Sophie is a bold leader and advocate whose passion oozes through her animated hand gestures and voice when she speaks. One can easily imagine children and families feeling reassured to have her fighting their corner.

Part of why I wanted to become a social worker was due to being raised by parents who are both teachers and worked in impoverished parts of Liverpool, Leeds, and Manchester respectively from early to mid-nineties. They would come home and say “Sophie, you can be whatever you want to be, just don’t ever become a social worker”. That was the narrative that I was told all the time. When I graduated from university, I didn’t really know what I wanted to do. I have strong feminist views, so I was interested in social inequality and the role of women and girls in society. I had gone home one day, and my mum said: “I think you want to become a social worker and you just don’t know how to tell me”. And I thought, she’s right.

I remember after getting accepted onto the Frontline programme, about three days before the summer institute, ringing my mum up and saying, “what if I’m going to be a rubbish social worker, what if I hate it? I had put everything into the social work basket. The first thing that ten-year old me would say about me now is that she can’t believe I’ve gone against my parents. I’ve always had this desire to want to advocate for people and I think ten-year old me would be proud of what I’ve achieved and where I’ve come from.

I was a bit of a goody-two-shoes and had low emotional resilience. She would be absolutely astounded that I now go to people’s houses, have really challenging conversations with people at times, and not burst into tears.

My biggest learning about being a social worker is that it’s better to be respected for what I’m doing for the family than liked by a family. The skills that I’ve learned from the Frontline programme have supported that.
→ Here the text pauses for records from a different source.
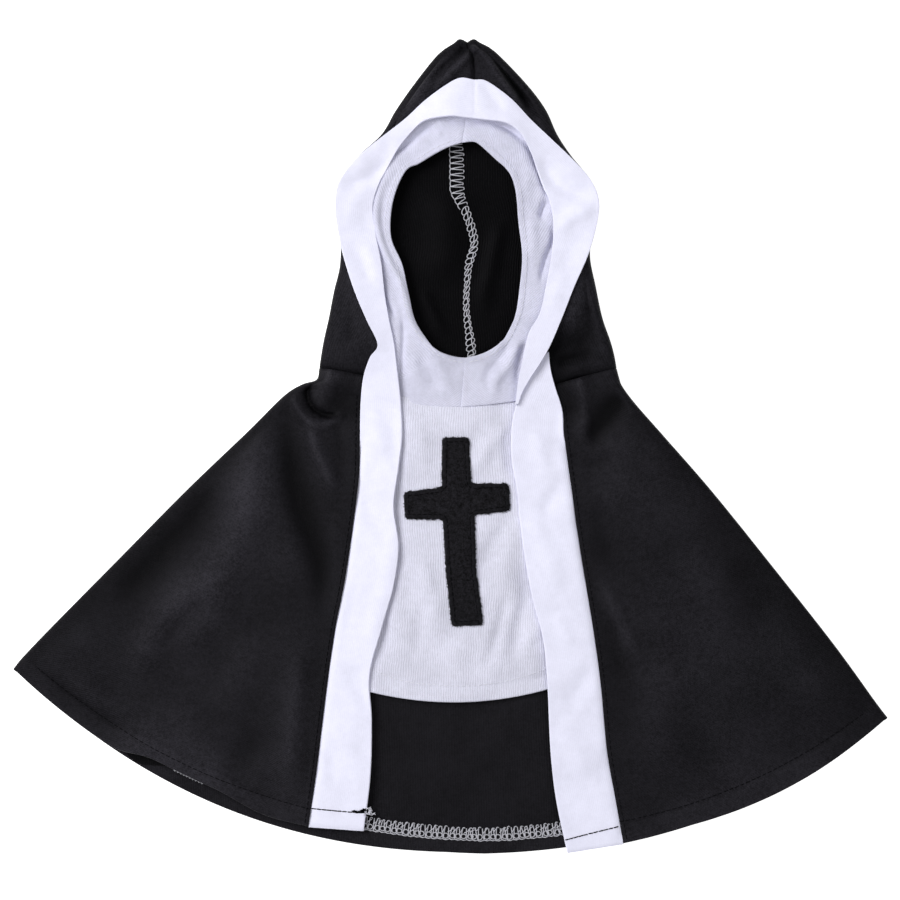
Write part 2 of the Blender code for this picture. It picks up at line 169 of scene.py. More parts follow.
# The hood's folds and the seam down its back, a row for each row of the strip from the neck to the top.
# Each row: left fold x, y, seam x, y, right fold x, y, height of the cloth over the folds.
HOOD = (
    (-65.5, 38.9, 9.2, 36, 83, 38.7, 5.4),
    (-64.6, 45, 9.5, 44, 81.6, 46, 6),
    (-63.2, 53, 9.6, 52, 79.6, 53, 6.4),
    (-60.7, 64, 8.3, 63, 75.8, 64, 6.8),
    (-58.2, 77, 7.4, 76, 72.6, 79, 7.2),
    (-55.2, 90, 8, 90, 69.6, 96, 7.3),
    (-55, 104, 9.6, 104, 72.6, 112, 7.4),
    (-56.8, 118.5, 7.2, 117, 73, 123.5, 7.4),
    (-55, 131.5, 4.6, 128, 68.8, 134, 7.4),
    (-46.5, 144, 4.4, 138, 60, 145, 7.2),
    (-34.4, 155.5, 4.6, 147, 53.2, 155.5, 6.8),
    (-27.3, 167.5, 5, 157, 47.4, 168, 6.4),
    (-17.5, 181.5, 5.8, 170, 37.6, 181, 6),
    (-6.2, 195.5, 6.8, 184, 22.3, 196.8, 5.6),
    (1.6, 201, 7.4, 190, 14.6, 201.4, 5.4),
    (4.6, 203.2, 7.9, 194, 11.6, 203.2, 5.2),
    (8.3, 201.6, 8.4, 196.5, 8.5, 201.6, 5),
)

# The cape's sections from the neck to the hem. Each row: y of the left front edge, left fold x, y,
# middle of the back x, y, right fold x, y, y of the right front edge, height over the folds,
# bow of the fronts as a share of their width, thickness.
CAPE = (
    (34.5, -65.5, 38.9, 9.2, 36, 83, 38.7, 29.5, 5.4, 0, JERSEY),
    (30, -67, 32.9, 9.1, 32, 84.2, 34, 26.5, 5.1, 0.01, JERSEY),
    (25, -74.6, 30.3, 9, 27, 86, 29.4, 22.5, 4.8, 0.02, JERSEY),
    (16, -83.8, 24.4, 9, 12, 92.7, 20.5, 13, 4.4, 0.04, JERSEY),
    (-8, -101.2, 7.2, 10, -22, 106.4, 5, -9, 4.2, 0.06, JERSEY),
    (-45, -132, -22.3, 12, -66, 131.1, -23.3, -44, 4, 0.06, JERSEY),
    (-95, -168.2, -59, 14, -120, 161.7, -61.3, -93, 3.8, 0.06, JERSEY),
    (-145, -197.4, -88.5, 15.5, -167, 191.4, -99, -145, 3.7, 0.06, JERSEY),
    (-180, -212.8, -104.6, 16.5, -193, 212.4, -128, -186, 4, 0.06, HEM),
    (-189.5, -218.2, -111.3, 17, -203.7, 218.2, -135.6, -198, 4.2, 0.06, HEM),
)
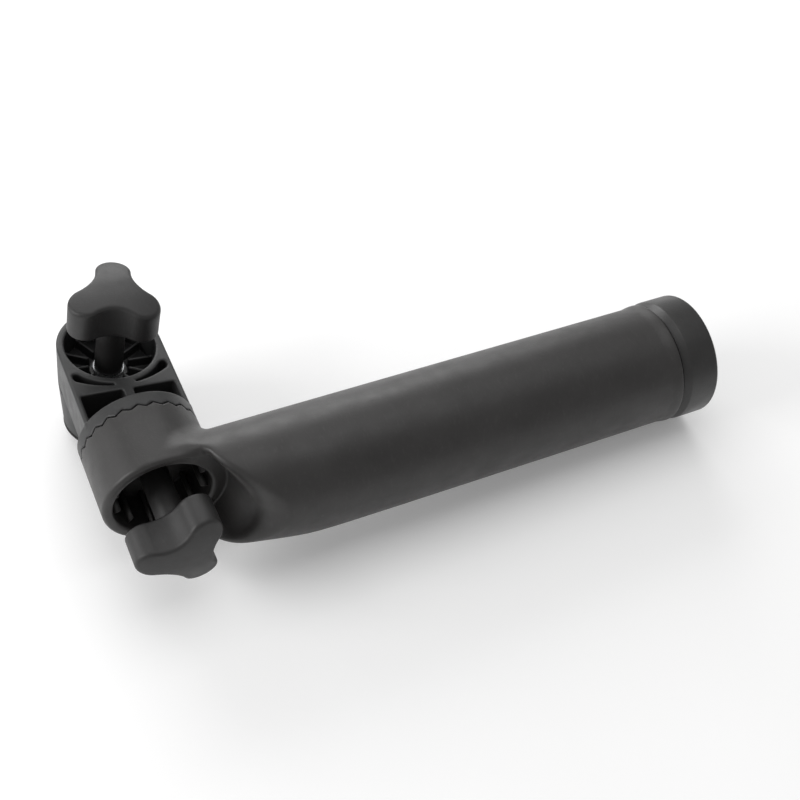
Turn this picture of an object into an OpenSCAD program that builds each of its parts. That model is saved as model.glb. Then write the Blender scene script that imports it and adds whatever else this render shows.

Something I always come back to is the notion of relationship-based social work – taking the approach where upon first meeting with a family, you say, “tell me how I’m going to know if you’re happy or upset, if you’re going into a mental health crisis what does that look like?” Throughout my social work career, having the basis of that initial conversation in moments of crisis makes parents feel heard. While this doesn’t make the challenging conversations easy, it does make them easier. In the whole time I’ve been a social worker I have never woken up and thought ‘I don’t want to go into work today’. Having previously worked in the private sector for five years, where I would have those days, it’s so refreshing. Even on those difficult days I’ve always wanted to go in. I love making a difference and seeing progress and am lucky to do this in a local authority that supports and encourages me to thrive and develop as a practitioner and person.

A change I’d love to see in my career as a social worker is for social workers to not just be known in a predominantly negative light. I think we’re a long way from that as a society. We love to look at the bad and not the good, and I think social workers do that as well.

I’d love for when frontline services are being celebrated by the public, to have children and family social workers included in that shout out. I think we deserve recognition for the difficult but rewarding work that we do.

Part of what I want to do to change that is currently completing my practice educator course with a local university. I’m really interested in offering students a realistic placement where they can learn to be a part of the change, and for that to happen before they come to work for our local authority. So very much what Frontline did for me, I’m looking at doing that for the next generation of social workers in terms of developing people that are passionate about this job, that come in and want to keep doing it.